In the meanwhile, here is what I wrote in The DUI Book about how to avoid a drunk driving stop:
2.6. Driving a Vehicle that Invites Being Pulled Over. Equipment defects or vehicle safety problems sometimes provide the basis for an officer to pull you over. Examples include: tires with insufficient tread; a damaged windshield; dim or burned out headlights or brake lights; someone in the vehicle not wearing a seatbelt; or smoke emerging from the vehicle.
These correctable items (which likely would never merit a pullover during morning rush hour) have led to many traffic stops that ultimately resulted in OWI arrests. Remember, the officer only needs a single REASON for coming in contact with your vehicle. His or her REAL purpose in stopping you is to see if you are impaired or have other smells, visible or audible evidence of possible impairment. If this sounds “unconstitutional” to you, it does NOT sound unconstitutional to the United States Supreme Court!
Starting more than 10 years ago, the high court UNANIMOUSLY approved of this tactic by police in a landmark decision that drastically reduced our legal and privacy rights as Americans.

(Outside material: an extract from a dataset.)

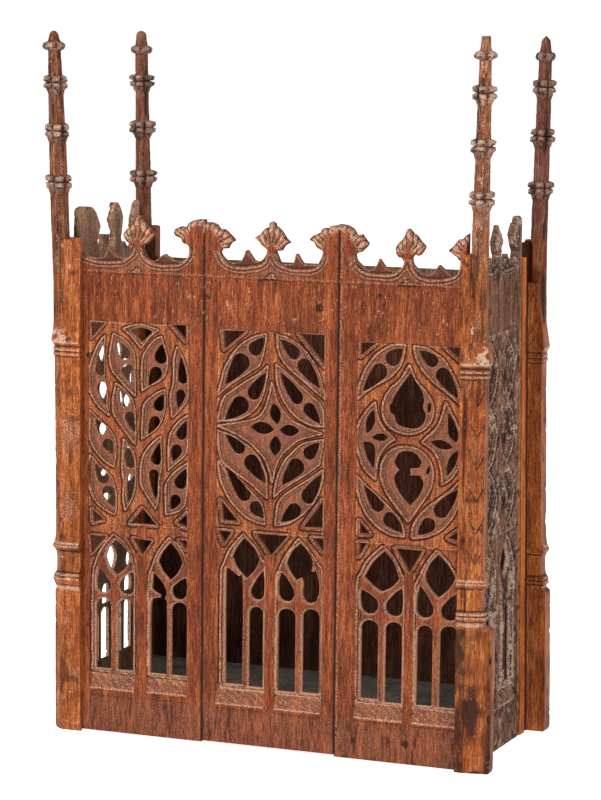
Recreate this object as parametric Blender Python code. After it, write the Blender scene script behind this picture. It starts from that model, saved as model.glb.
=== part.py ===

See, e.g., Whren v. United States, 517 U.S. 806, 116 S.Ct. 1769, 135 L.Ed.2d 89 (1996). Ohio v. Robinette, 519 U.S. 33, 117 S. Ct. 417, 136 L. Ed. 2d 347 (1996); Atwater v. City of Lago Vista, 532 U.S. 318, 121 S.Ct. 1536, 149 L.Ed.2d 549 (2001); Hiibel v. Sixth Judicial Dist. Court of Nevada, Humboldt County, 542 U.S. 177, 124 S.Ct. 2451, 159 L.Ed.2d 292 (2004); Illinois v. Caballes, ___ U.S. ___, 125 S.Ct. 834, 160 L.Ed.2d 842 (2005).